## Start DATA BLOCK
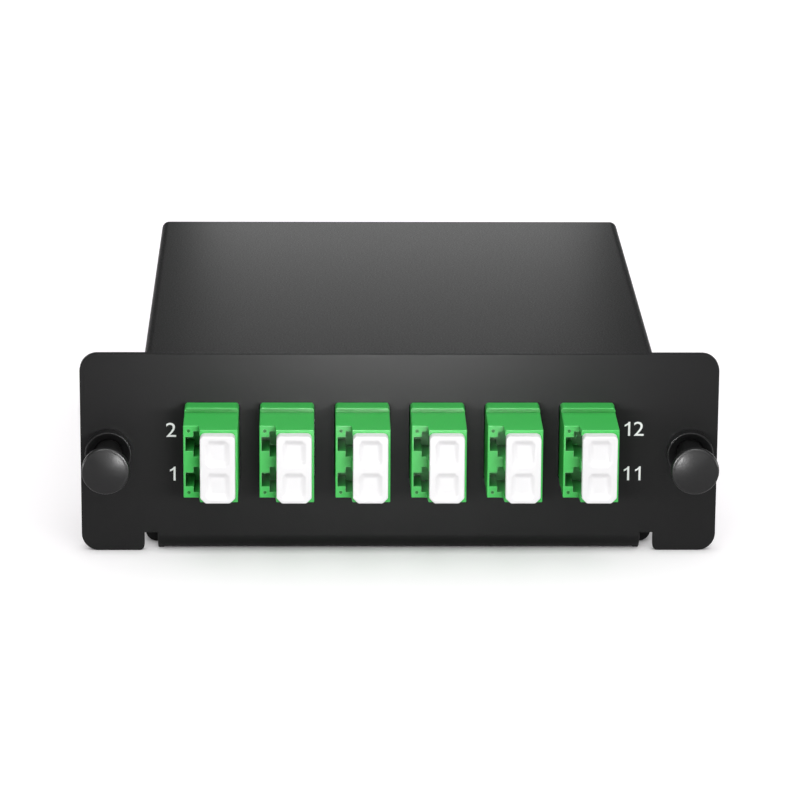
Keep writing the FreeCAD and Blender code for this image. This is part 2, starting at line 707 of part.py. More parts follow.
def make_sleeves():
    """The ceramic sleeves that hold the ferrules in line, in the middle of the adapters."""
    sleeves = []
    for n in range(ADAPTERS):
        for row in (0, 1):
            outside = small_round("sleeve_outside", "sleeve_diameter", "sleeve_length")
            inside = small_round("sleeve_bore", "(ferrule_diameter + 2 * sleeve_clearance)",
                                 "sleeve_length + 2 * overshoot")
            place(inside, "0", "-overshoot", "0")
            sleeve = doc.addObject("Part::Cut", "sleeve")
            sleeve.Base, sleeve.Tool = outside, inside
            place(sleeve, adapter_place(n) + " + port_offset",
                  NOSE_END + " - ferrule_reach - sleeve_length / 2", port_level(row))
            sleeves.append(sleeve)
    return make_group("alignment_sleeves", sleeves)


def make_boots():
    """The soft bend boots behind the plugs."""
    boots = []
    for n in range(ADAPTERS):
        for row in (0, 1):
            boot = small_round("boot", "boot_diameter", "boot_length")
            place(boot, adapter_place(n) + " + port_offset", BOOT_FRONT, port_level(row))
            boots.append(boot)
    return make_group("plug_boots", boots)


CORD_VOLUME_SLACK = 0.01
KNEE_ROUNDS = 8


def rounded_path(points, radii):
    """A wire of straight runs through the points, joined by tangent arcs of the given radii."""
    edges = []
    start = points[0]
    for here, before, after, radius in zip(points[1:-1], points, points[2:], radii):
        back = (before - here).normalize()
        on = (after - here).normalize()
        turn = math.pi - back.getAngle(on)
        if turn < NEAR:
            continue
        reach = radius * math.tan(turn / 2)
        middle = (back + on).normalize()
        crown = here + middle * (radius / math.cos(turn / 2) - radius)
        enter, leave = here + back * reach, here + on * reach
        if (enter - start).Length > NEAR:
            edges.append(Part.LineSegment(start, enter).toShape())
        edges.append(Part.Arc(enter, crown, leave).toShape())
        start = leave
    edges.append(Part.LineSegment(start, points[-1]).toShape())
    return Part.Wire(edges)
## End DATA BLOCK
- **EXERCISE BRIEF**: Please write out the material word for word from its first line through the line holding "KNEE_ROUNDS = 8", including both, and no line past it.

- **ANSWER FOR THE TASK**:
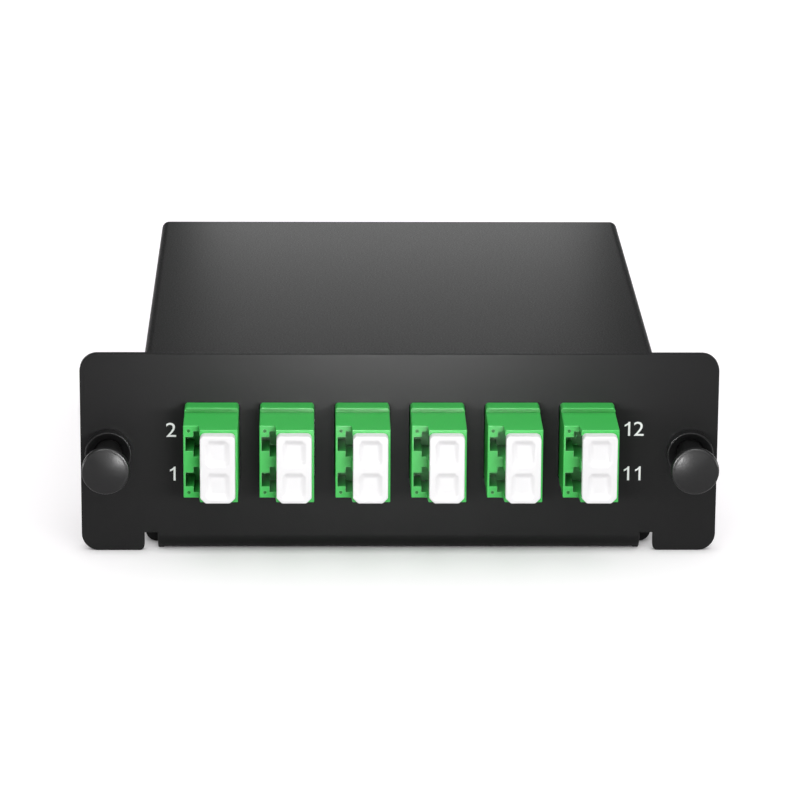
Keep writing the FreeCAD and Blender code for this image. This is part 2, starting at line 707 of part.py. More parts follow.
def make_sleeves():
    """The ceramic sleeves that hold the ferrules in line, in the middle of the adapters."""
    sleeves = []
    for n in range(ADAPTERS):
        for row in (0, 1):
            outside = small_round("sleeve_outside", "sleeve_diameter", "sleeve_length")
            inside = small_round("sleeve_bore", "(ferrule_diameter + 2 * sleeve_clearance)",
                                 "sleeve_length + 2 * overshoot")
            place(inside, "0", "-overshoot", "0")
            sleeve = doc.addObject("Part::Cut", "sleeve")
            sleeve.Base, sleeve.Tool = outside, inside
            place(sleeve, adapter_place(n) + " + port_offset",
                  NOSE_END + " - ferrule_reach - sleeve_length / 2", port_level(row))
            sleeves.append(sleeve)
    return make_group("alignment_sleeves", sleeves)


def make_boots():
    """The soft bend boots behind the plugs."""
    boots = []
    for n in range(ADAPTERS):
        for row in (0, 1):
            boot = small_round("boot", "boot_diameter", "boot_length")
            place(boot, adapter_place(n) + " + port_offset", BOOT_FRONT, port_level(row))
            boots.append(boot)
    return make_group("plug_boots", boots)


CORD_VOLUME_SLACK = 0.01
KNEE_ROUNDS = 8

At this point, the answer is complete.